The commercials that followed included one for JCPenney and a Citizens Bank ad, her first speaking role where she had to tell her fictional father that she was getting married. Ms. Raymer's other commercials included one for Exxon, where she and another actress appeared in a car approaching their college for the first time; a promotion for the Game Show Network, which still airs today; an MTV promotion for Madonna showing the singer's various looks - Ms. Raymer dressed as the Ray of Light woman.

While she has a policy against doing music videos, which she said underpay and are rarely unionized, she made the exception for producer Vincent Gallo, when she appeared in a video for a Japanese pop group.

A commercial for Polaroid followed where she had to lick an envelope while displaying her tongue ring, and a promotion for Eight Legged Freaks which never ran, before she landed her recent Yoplait, SBC, and Toyota jobs.

Ms.
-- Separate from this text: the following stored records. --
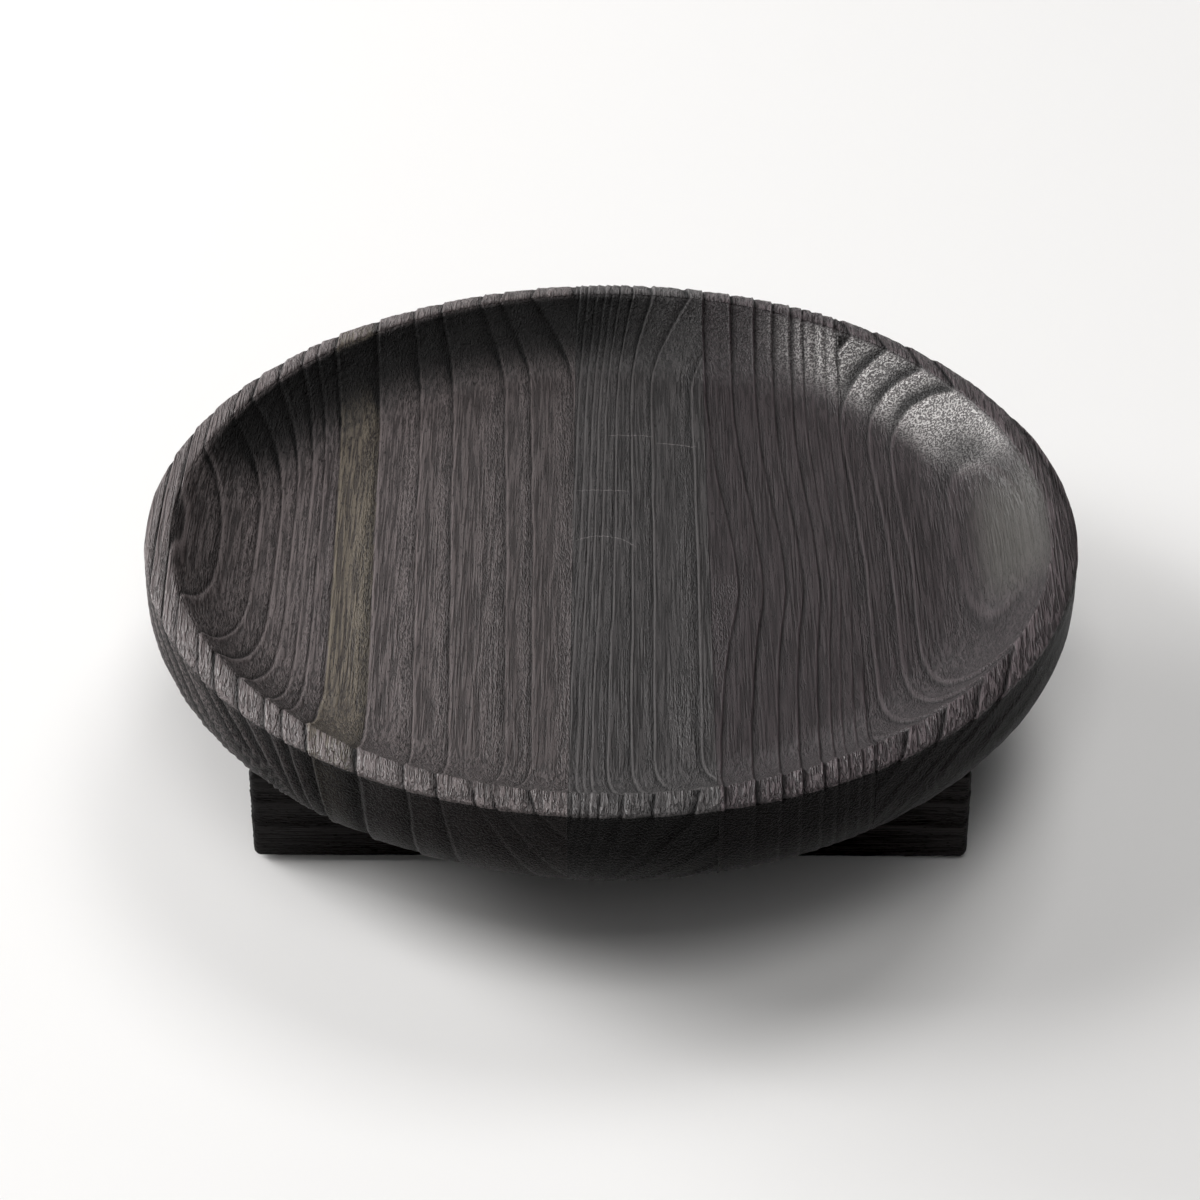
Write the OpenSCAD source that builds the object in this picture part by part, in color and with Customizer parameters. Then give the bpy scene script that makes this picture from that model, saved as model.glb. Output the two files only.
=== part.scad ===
// Round, shallow, thick-walled wooden bowl on two runner feet.
// The bowl is cut from edge-glued boards whose grain runs along Y, from front to back.
// The runners cross the boards, along X, and are screwed up into them from below.
// Origin: centre of the footprint, on the surface that the bowl stands on. +Z is up.
// The front of the bowl faces -Y. All sizes are in millimetres.

/* [Bowl] */
// Outer diameter of the rim
bowl_d = 456; // [440:2:480]
// Diameter of the mouth, measured at the inner edge of the rim
mouth_d = 430; // [420:2:430]
// Height of the bowl body, without its feet
body_h = 70.5; // [68:0.5:80]
// Fall of the rim band from its inner edge to its outer edge
rim_fall = 2.5; // [1:0.5:5]
// Height of the upright side, below the rim band
side_h = 20; // [14:1:24]
// Radius of the flat underside
base_r = 158; // [156:1:162]

/* [Hollow] */
// Depth of the flat floor below the mouth
hollow_depth = 24; // [20:0.5:28]
// Radius of the flat part of the floor
floor_r = 161; // [158:1:164]
// Radius of the cove between floor and rim, in section
cove_r = 71; // [68:1:76]

/* [Boards] */
// Glue line between the left board and the middle left board
seam_left = -19; // [-24:1:-10]
// Glue line between the two middle boards
seam_middle = 48.5; // [40:0.5:54]
// Glue line between the middle right board and the right board
seam_right = 120; // [116:1:122]

/* [Runners] */
// Length of each runner
runner_l = 346; // [330:2:360]
// Depth of each runner, from front to back
runner_w = 52; // [44:1:60]
// Height of each runner
runner_h = 52.5; // [46:0.5:60]
// Distance from the centre of the bowl to the outer face of each runner
runner_reach = 112; // [104:1:114]
// Radius of the long edges of a runner
runner_edge_r = 3; // [1:0.5:4]
// Radius of the upright corners of a runner
runner_corner_r = 4; // [2:0.5:6]

/* [Fixings] */
// Diameter of a screw's shank
screw_d = 5; // [4:0.5:6]
// Length of a screw from under its head to its tip
screw_l = 55; // [48:1:58]
// Diameter of a screw's head
head_d = 10; // [9:0.5:11]
// Depth of the hole that hides a screw's head
counterbore_depth = 22; // [18:1:24]
// Distance of the outermost screws from the middle
end_screw_x = 128; // [126:1:130]
// Distance from the left glue line to the nearest screw in the left board
seam_screw_gap = 41.5; // [36:0.5:50]

/* [Pads] */
// Diameter of a felt pad
pad_d = 25; // [18:1:32]
// Thickness of a felt pad
pad_h = 2; // [1:0.5:4]
// Distance from a runner's end to the centre of its pad
pad_inset = 20; // [16:1:30]

/* [Hidden] */

$fn = 96;
round_fn = 180;

rim_r = bowl_d / 2;
mouth_r = mouth_d / 2;
base_z = pad_h + runner_h;
mouth_z = base_z + body_h;
floor_z = mouth_z - hollow_depth;
rim_z = mouth_z - rim_fall;
belly_z = rim_z - side_h;

// Small roundings at the two edges of the rim band
inner_edge_r = 2;
outer_edge_r = 1.5;
edge_steps = 3;

// The lower wall is a quarter of an ellipse, from the upright side in to the flat base
belly_steps = 16;
belly_a = rim_r - base_r;
belly_b = belly_z - base_z;

// The cove is an arc that leaves the floor level and ends where it meets the rim's inner edge
cove_end = acos(1 - (hollow_depth - inner_edge_r * 0.75) / cove_r);
cove_steps = 12;

runner_y = runner_reach - runner_w / 2;
seat_z = pad_h + counterbore_depth;
pilot_end_z = seat_z + screw_l;
tip_l = 5;
head_h = 3.2;
counterbore_d = head_d + 3;
clearance_d = screw_d + 0.5;
drive_w = 1.3;
drive_l = 5.6;
drive_depth = 1.9;

// One screw in the middle of each narrow board, two in the wide left board, one in the right board
screw_x = [-end_screw_x,
           seam_left - seam_screw_gap,
           (seam_left + seam_middle) / 2,
           (seam_middle + seam_right) / 2,
           end_screw_x];

charred = "#2b2b2c";
charred_dark = "#1b1b1c";

// Points along an arc in section, from angle a0 to a1
function arc(cx, cz, r, a0, a1, steps) =
    [for (i = [0 : steps]) let (a = a0 + (a1 - a0) * i / steps) [cx + r * cos(a), cz + r * sin(a)]];

// Points down the belly, from the upright side to the flat base
function belly() =
    [for (i = [0 : belly_steps]) let (a = 90 * i / belly_steps)
        [base_r + belly_a * cos(a), base_z + belly_b - belly_b * sin(a)]];

// Half of the bowl's section, from the axis along the floor, over the rim and back under the base
function section() = concat(
    [[0, base_z], [0, floor_z]],
    arc(floor_r, floor_z + cove_r, cove_r, -90, -90 + cove_end, cove_steps),
    arc(mouth_r + inner_edge_r * 0.4, mouth_z - inner_edge_r, inner_edge_r, 130, 90, edge_steps),
    arc(rim_r - outer_edge_r, rim_z - outer_edge_r, outer_edge_r, 70, 0, edge_steps),
    belly());

// The whole turned bowl, before it is divided into boards
module turned_bowl() {
    rotate_extrude($fn = round_fn)
        polygon(section());
}

// An upright slab of wood between two glue lines
module slab(x0, x1) {
    translate([x0, -rim_r - 5, base_z - 5])
        cube([x1 - x0, bowl_d + 10, body_h + 10]);
}

// The space that the thread of one screw takes in a board
module pilot_hole(x, y) {
    translate([x, y, 0])
        rotate_extrude()
            polygon([[0, base_z - 1], [screw_d / 2, base_z - 1],
                     [screw_d / 2, pilot_end_z - tip_l], [0, pilot_end_z]]);
}

// One board of the bowl, with the pilot holes of the screws numbered first to last in it
module board(x0, x1, first, last) {
    color(charred)
        difference() {
            intersection() {
                turned_bowl();
                slab(x0, x1);
            }
            for (i = [first : last]) {
                pilot_hole(screw_x[i], -runner_y);
                pilot_hole(screw_x[i], runner_y);
            }
        }
}

module left_board() {
    board(-rim_r - 5, seam_left, 0, 1);
}

module middle_left_board() {
    board(seam_left, seam_middle, 2, 2);
}

module middle_right_board() {
    board(seam_middle, seam_right, 3, 3);
}

module right_board() {
    board(seam_right, rim_r + 5, 4, 4);
}

// A rectangle with round corners, centred on the origin
module rounded_rectangle(w, h, r) {
    for (sx = [-1, 1], sy = [-1, 1])
        translate([sx * (w / 2 - r), sy * (h / 2 - r)])
            circle(r = r);
    square([w - 2 * r, h], center = true);
    square([w, h - 2 * r], center = true);
}

// A bar with round long edges and round upright corners, standing on the pads
module runner_bar() {
    intersection() {
        translate([0, 0, pad_h])
            linear_extrude(height = runner_h)
                rounded_rectangle(runner_l, runner_w, runner_corner_r);
        translate([-runner_l / 2, 0, pad_h + runner_h / 2])
            rotate([90, 0, 90])
                linear_extrude(height = runner_l)
                    rounded_rectangle(runner_w, runner_h, runner_edge_r);
    }
}

// A runner with its stepped screw holes
module runner(y) {
    color(charred_dark)
        translate([0, y, 0])
            difference() {
                runner_bar();
                for (x = screw_x)
                    translate([x, 0, 0]) {
                        translate([0, 0, pad_h - 1])
                            cylinder(d = counterbore_d, h = counterbore_depth + 1);
                        translate([0, 0, seat_z - 1])
                            cylinder(d = clearance_d, h = base_z - seat_z + 2);
                    }
            }
}

module front_runner() {
    runner(-runner_y);
}

module rear_runner() {
    runner(runner_y);
}

// A pan-head wood screw, driven upwards from under a runner
module screw(x, y) {
    color("silver")
        translate([x, y, seat_z])
            difference() {
                rotate_extrude()
                    polygon([[0, -head_h], [head_d * 0.3, -head_h + 0.25], [head_d * 0.45, -head_h + 1.1],
                             [head_d / 2, -head_h + 2.2], [head_d / 2, 0], [screw_d / 2, 0],
                             [screw_d / 2, screw_l - tip_l], [0, screw_l]]);
                for (turn = [0, 90])
                    rotate([0, 0, turn])
                        translate([-drive_l / 2, -drive_w / 2, -head_h - 1])
                            cube([drive_l, drive_w, drive_depth + 1]);
            }
}

// A round felt pad under one end of a runner
module pad(sx, sy) {
    color("#26262a")
        translate([sx * (runner_l / 2 - pad_inset), sy * runner_y, 0])
            cylinder(d = pad_d, h = pad_h);
}

left_board();
middle_left_board();
middle_right_board();
right_board();
front_runner();
rear_runner();
for (i = [0 : len(screw_x) - 1]) {
    screw(screw_x[i], -runner_y);
    screw(screw_x[i], runner_y);
}
pad(-1, -1);  // front_left_pad
pad(1, -1);  // front_right_pad
pad(-1, 1);  // rear_left_pad
pad(1, 1);  // rear_right_pad
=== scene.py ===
"""Looks for the footed bowl: brushed, charred boards and runners, with their screws and felt pads.

Shapes are worked out in millimetres with numpy and turned into metres when a mesh is made.
"""
import math

import bpy
import numpy as np
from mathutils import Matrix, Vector


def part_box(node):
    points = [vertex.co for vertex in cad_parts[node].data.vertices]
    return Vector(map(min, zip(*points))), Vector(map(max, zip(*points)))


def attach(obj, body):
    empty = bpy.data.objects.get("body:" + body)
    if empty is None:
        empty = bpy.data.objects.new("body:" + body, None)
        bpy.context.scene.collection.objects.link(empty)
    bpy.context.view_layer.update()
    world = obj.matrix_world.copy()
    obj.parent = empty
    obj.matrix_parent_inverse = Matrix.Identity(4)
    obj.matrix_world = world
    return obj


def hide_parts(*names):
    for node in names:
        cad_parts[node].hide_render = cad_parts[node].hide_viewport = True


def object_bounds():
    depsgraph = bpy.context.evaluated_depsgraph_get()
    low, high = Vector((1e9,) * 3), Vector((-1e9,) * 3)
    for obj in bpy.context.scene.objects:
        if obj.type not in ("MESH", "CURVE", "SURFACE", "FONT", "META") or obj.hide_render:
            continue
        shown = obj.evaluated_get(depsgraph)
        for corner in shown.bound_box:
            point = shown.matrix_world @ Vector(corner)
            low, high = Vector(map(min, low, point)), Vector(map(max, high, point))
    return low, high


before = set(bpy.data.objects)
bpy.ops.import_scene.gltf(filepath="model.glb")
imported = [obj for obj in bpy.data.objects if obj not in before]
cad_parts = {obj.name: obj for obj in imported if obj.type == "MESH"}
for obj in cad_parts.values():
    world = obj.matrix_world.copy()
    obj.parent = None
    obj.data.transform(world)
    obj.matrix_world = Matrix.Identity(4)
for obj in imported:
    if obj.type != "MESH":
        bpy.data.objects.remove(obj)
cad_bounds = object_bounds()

MM = 0.001

# -------- sizes, from the frame


def box_mm(node):
    """A CAD node's lowest and highest corner, in millimetres."""
    low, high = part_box(node)
    return [c / MM for c in low], [c / MM for c in high]


RIM_R = round(cad_bounds[1][1] / MM, 1)
MOUTH_Z = cad_bounds[1][2] / MM
BASE_Z = box_mm("front_runner")[1][2]
SEAMS = [box_mm(node)[1][0] for node in ("left_board", "middle_left_board", "middle_right_board")]

# Section of the bowl, as in the CAD model
HOLLOW_DEPTH = 24.0
FLOOR_R = 161.0
COVE_R = 71.0
MOUTH_R = 215.0
BASE_R = 158.0
RIM_FALL = 2.5
SIDE_H = 20.0
INNER_EDGE_R = 2.0
OUTER_EDGE_R = 1.5
FLOOR_Z = MOUTH_Z - HOLLOW_DEPTH
RIM_Z = MOUTH_Z - RIM_FALL
BELLY_Z = RIM_Z - SIDE_H
BELLY_A = RIM_R - BASE_R
BELLY_B = BELLY_Z - BASE_Z
LIP_START = math.radians(130)
EDGE_START = math.radians(70)

# Above this height lie only the hollow, the rim and the outermost part of the wall
UPPER_Z = BASE_Z + 30.0

# -------- numeric helpers


def smooth(low, high, v):
    """0 below low, 1 above high, with a smooth rise between."""
    t = np.clip((v - low) / (high - low), 0.0, 1.0)
    return t * t * (3.0 - 2.0 * t)


def spot_share(x, y, spot):
    """1 in the middle of a spot and 0 far from it. A spot is its middle and its reach along X and Y."""
    spot_x, spot_y, reach_x, reach_y = spot
    return np.exp(-((x - spot_x) / reach_x) ** 2 - ((y - spot_y) / reach_y) ** 2)


class Noise:
    """Seeded value noise in three dimensions, from -1 to 1, one unit from cell to cell."""

    SIZE = 64
    SHIFT = 1000.0

    def __init__(self, seed):
        self.cells = np.random.default_rng(seed).uniform(-1.0, 1.0, (self.SIZE,) * 3)

    def __call__(self, x, y, z):
        total = 0.0
        steps = []
        for v in (x, y, z):
            v = np.asarray(v, dtype=float) + self.SHIFT
            cell = np.floor(v).astype(int)
            t = v - cell
            steps.append((cell, t * t * (3.0 - 2.0 * t)))
        for i in (0, 1):
            for j in (0, 1):
                for k in (0, 1):
                    weight = 1.0
                    index = []
                    for (cell, t), corner in zip(steps, (i, j, k)):
                        weight = weight * (t if corner else 1.0 - t)
                        index.append((cell + corner) % self.SIZE)
                    total = total + weight * self.cells[tuple(index)]
        return total


# -------- growth rings


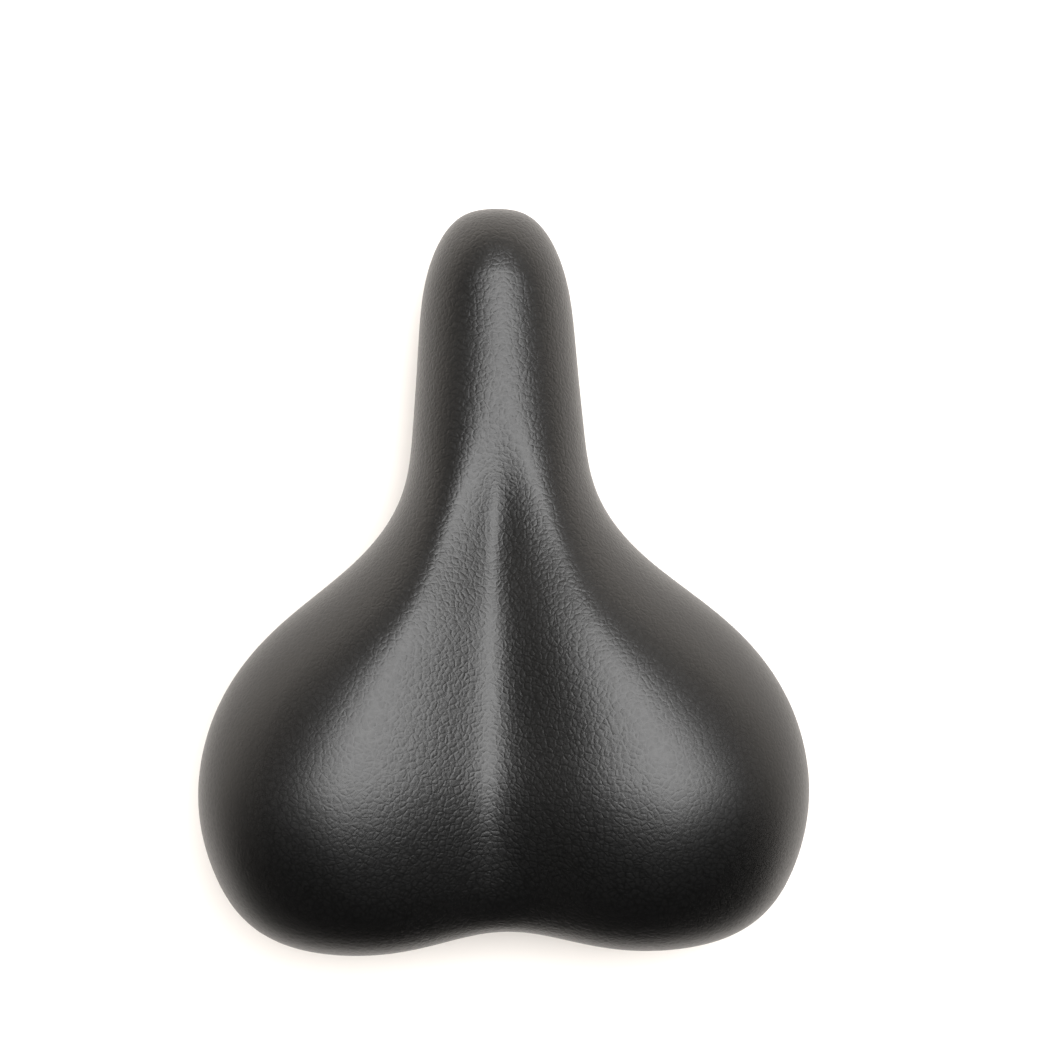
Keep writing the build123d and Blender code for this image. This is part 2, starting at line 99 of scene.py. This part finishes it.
# The lengthwise channel: distance ahead of the middle, middle of its floor, how far from there 37 % of its
# depth is left on the left and on the right, its depth
CHANNEL_LINES = [
    (-130, -4.0, 29.0, 27.0, 11.0),
    (-105, -4.0, 29.0, 27.0, 14.5),
    (-80, -4.0, 29.0, 27.0, 15.5),
    (-58, -3.5, 27.0, 26.0, 15.0),
    (-37, -3.0, 24.0, 22.0, 12.8),
    (-16, -2.5, 18.0, 17.0, 9.5),
    (4, -2.0, 12.0, 12.0, 6.2),
    (22, -1.0, 8.0, 9.0, 3.6),
    (36, 0.0, 7.0, 8.0, 1.1),
    (48, 0.0, 7.0, 7.0, 0.0),
    (130, 0.0, 7.0, 7.0, 0.0),
]
CHANNEL_LEFT_POWER, CHANNEL_RIGHT_POWER = 1.5, 1.9  # more is a flatter floor and a steeper wall


def fair_curve(stations, column):
    """A natural cubic spline through one column of a list of stations, whose first column is the distance."""
    at = np.array([row[0] for row in stations], float)
    value = np.array([row[column] for row in stations], float)
    gap, count = np.diff(at), len(at)
    system, right = np.eye(count), np.zeros(count)
    for i in range(1, count - 1):
        system[i, i - 1 : i + 2] = gap[i - 1], 2 * (gap[i - 1] + gap[i]), gap[i]
        right[i] = 6 * ((value[i + 1] - value[i]) / gap[i] - (value[i] - value[i - 1]) / gap[i - 1])
    bend = np.linalg.solve(system, right)

    def curve(s):
        s = np.clip(s, at[0], at[-1])
        i = np.clip(np.searchsorted(at, s, side="right") - 1, 0, count - 2)
        a, b = (at[i + 1] - s) / gap[i], (s - at[i]) / gap[i]
        bent = (a**3 - a) * bend[i] + (b**3 - b) * bend[i + 1]
        return a * value[i] + b * value[i + 1] + bent * gap[i] ** 2 / 6

    return curve


half_width, widest_level, ridge_rise, ridge_x, flank_power = (
    fair_curve(SEAT_LINES, column) for column in range(1, 6)
)
channel_middle, channel_left, channel_right, channel_drop = (
    fair_curve(CHANNEL_LINES, column) for column in range(1, 5)
)


def smooth_step(start, end, value):
    share = np.clip((value - start) / (end - start), 0, 1)
    return share * share * (3 - 2 * share)


def rear_to_nose(rear, nose, s):
    """A width that has one value at the rear, another at the nose and changes smoothly at the waist."""
    return rear + (nose - rear) * smooth_step(WAIST_REAR, WAIST_NOSE, s)


def channel_depth(x, s):
    """Depth of the lengthwise channel, its right wall steeper than its left one."""
    off = x - channel_middle(s)
    wall = np.where(off < 0, channel_left(s), channel_right(s))
    curve = np.where(off < 0, CHANNEL_LEFT_POWER, CHANNEL_RIGHT_POWER)
    return np.maximum(0, channel_drop(s)) * np.exp(-(np.abs(off / wall) ** curve))


def top_height(x, s, full):
    """Height of the top above the widest level: flanks that rise to two ridges, with a channel between."""
    ridge, edge = np.maximum(0, ridge_x(s)) * full, half_width(s) * full
    reach = np.clip((np.abs(x) - ridge) / (edge - ridge), 0, 1)
    flank = (1 - reach ** flank_power(s)) ** (1 / flank_power(s))
    past_rear = (REAR_ROLL - s) / (HALF_LENGTH + REAR_ROLL)
    past_nose = (s - NOSE_ROLL) / (HALF_LENGTH - NOSE_ROLL)
    rolled = np.clip(np.maximum(past_rear, past_nose), 0, 1)
    return (ridge_rise(s) - channel_depth(x, s)) * flank * np.sqrt(1 - rolled**2)


def underside(x, s):
    """Height of the cover's underside at a point of the plan, with no account of the notch at the rear."""
    plan = np.where(s > 0, NOSE_BLUNTNESS, REAR_BLUNTNESS)
    fullness = np.maximum(0, 1 - np.abs(s / HALF_LENGTH) ** plan) ** (1 / plan)
    depth = np.maximum(0, fullness**UNDER_POWER - np.abs(x / half_width(s)) ** UNDER_POWER)
    return widest_level(s) - UNDER_DROP * depth ** (1 / UNDER_POWER)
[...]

Raymer says that being an actress in the commercial arena is “feast or famine.”

“Almost every time, the commercials come to me in threes. Whenever I go home to visit my parents and get back to my roots, and I'm renewed, I'll get a call,” said Ms. Raymer, who added that she gets union wages for her commercial work because she is a member of SAG, the Screen Actors Guild, an actors' union.

She said a session view pays $500 for eight hours of work, and SAG actors are paid double time for weekend work. Actors are also paid residuals every time the commercial runs. Ms. Raymer added that she receives residuals for her Game Show Network promo.

“There are career commercial actors that can live off their residuals,” said Ms. Raymer, who lives with three roommates, including Mike Smith, a guitarist for the band Limp Bizkit. Ms. Raymer, who is a licensed scuba diver and enjoys hiking, is taking classes at Santa Monica College, where she is a 3.9 GPA student, to eventually transfer credits to UCLA to complete a long-awaited undergraduate degree in advertising.

“I don't know where all of this will lead, basically I'm just biding my time and twiddling my thumbs, but I should have no problem,” said Ms. Raymer.